Source data —
--

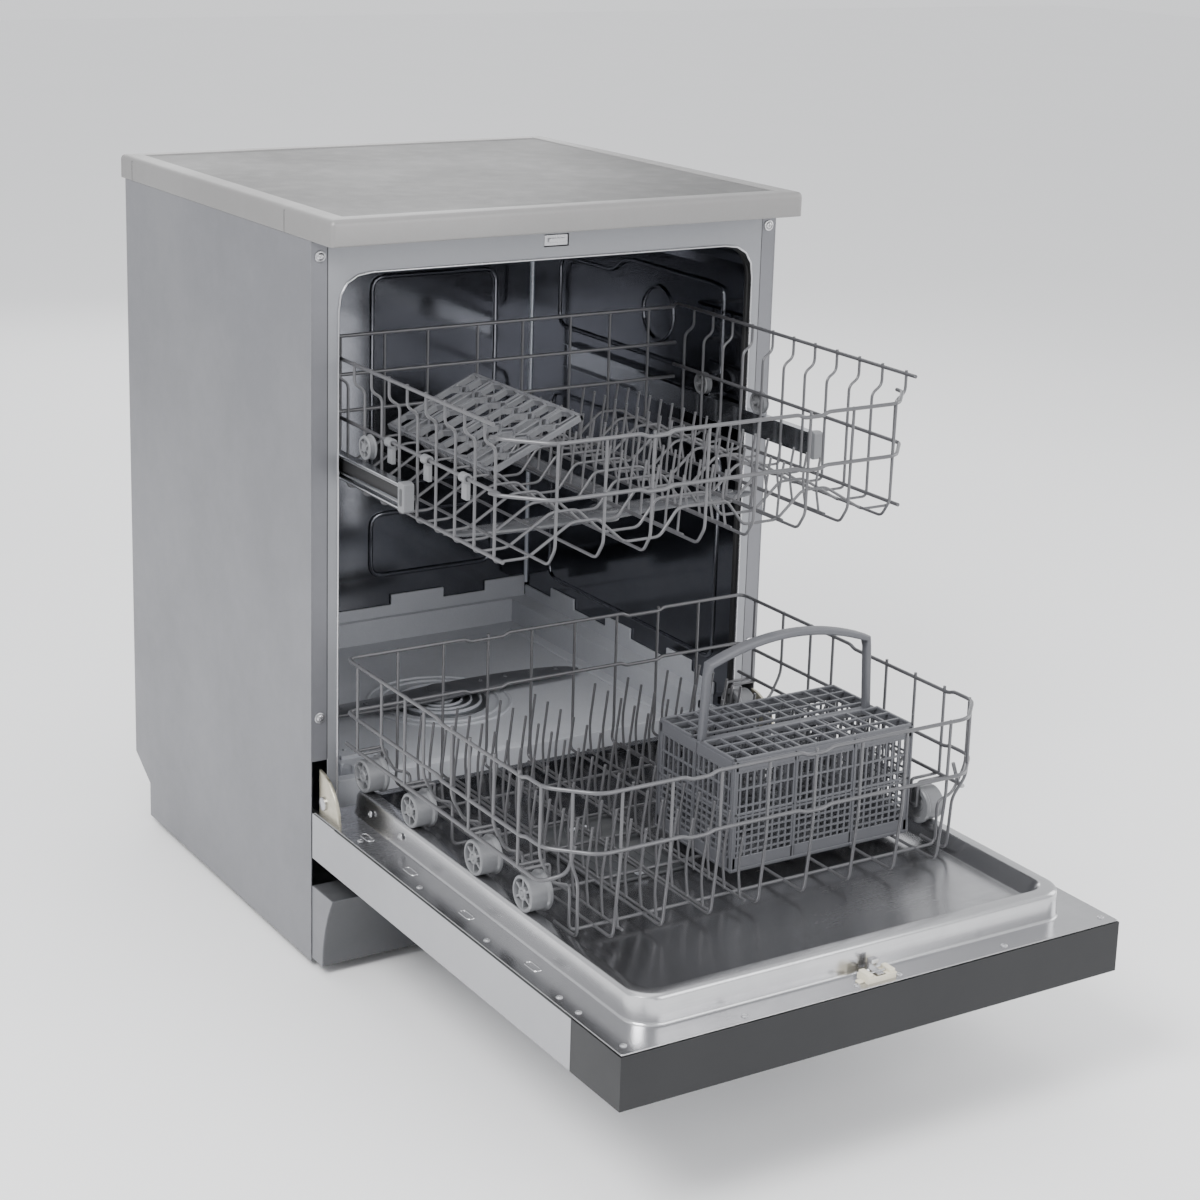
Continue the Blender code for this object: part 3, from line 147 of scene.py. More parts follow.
class NodePad:
    """Adds nodes to a tree and joins them, by socket name."""

    def __init__(self, tree: bpy.types.NodeTree) -> None:
        """Keep the tree that the nodes go in."""
        self.tree = tree

    def add(self, kind: str, inputs: dict | None = None, **settings: object) -> bpy.types.Node:
        """Add one node.

        Args:
            kind: The node's type name.
            inputs: Socket name or number to a value, or to another node's output to link.
            settings: Attributes of the node itself.

        Returns:
            The new node.
        """
        node = self.tree.nodes.new(kind)
        for name, value in settings.items():
            setattr(node, name, value)
        for key, value in (inputs or {}).items():
            if isinstance(value, bpy.types.NodeSocket):
                self.tree.links.new(value, node.inputs[key])
            else:
                node.inputs[key].default_value = value
        return node

    def effect(self, group: bpy.types.NodeTree, **inputs: object) -> bpy.types.Node:
        """Add one shared effect, with the values it gets here."""
        return self.add("ShaderNodeGroup", inputs, node_tree=group)

    def place(self) -> bpy.types.NodeSocket:
        """Add the object's own coordinates."""
        return self.add("ShaderNodeTexCoord").outputs["Object"]

    def math(self, operation: str, *values: object) -> bpy.types.NodeSocket:
        """Add a Math node.

        Args:
            operation: Its operation.
            values: Numbers or outputs, in the order of its inputs.

        Returns:
            Its output.
        """
        node = self.add("ShaderNodeMath", dict(enumerate(values)), operation=operation)
        return node.outputs[0]

    def between(self, value: object, low: float, high: float, start: float,
                end: float) -> bpy.types.NodeSocket:
        """Map a value from one range to another, held to its ends.

        Args:
            value: The output to map.
            low: Input value that gives start.
            high: Input value that gives end.
            start: First result.
            end: Last result.

        Returns:
            The mapped output.
        """
        node = self.add("ShaderNodeMapRange", {0: value, 1: low, 2: high, 3: start, 4: end})
        return node.outputs[0]

    def mix(self, factor: object, one: object, two: object) -> bpy.types.NodeSocket:
        """Mix two colours.

        Args:
            factor: Share of the second colour.
            one: First colour.
            two: Second colour.

        Returns:
            The mixed colour.
        """
        node = self.add("ShaderNodeMix", {0: factor, 6: one, 7: two}, data_type="RGBA")
        return node.outputs[2]


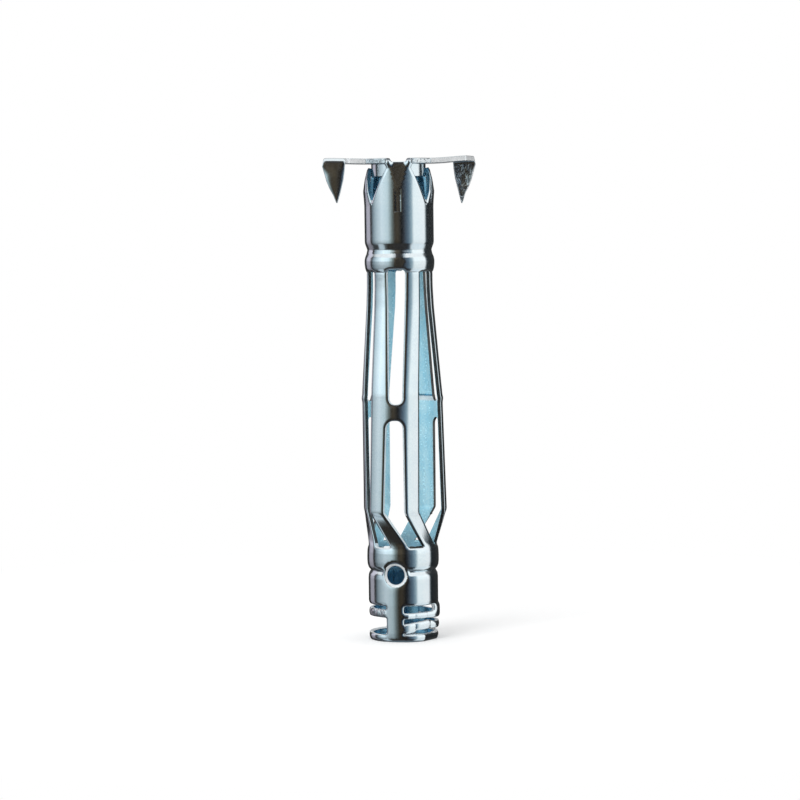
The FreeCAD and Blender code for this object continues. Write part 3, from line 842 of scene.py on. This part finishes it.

--

DIRECTIONS —
Only a number is wanted: how many lines of the data above contain "from"?

ANSWER TO THE EXERCISE —
3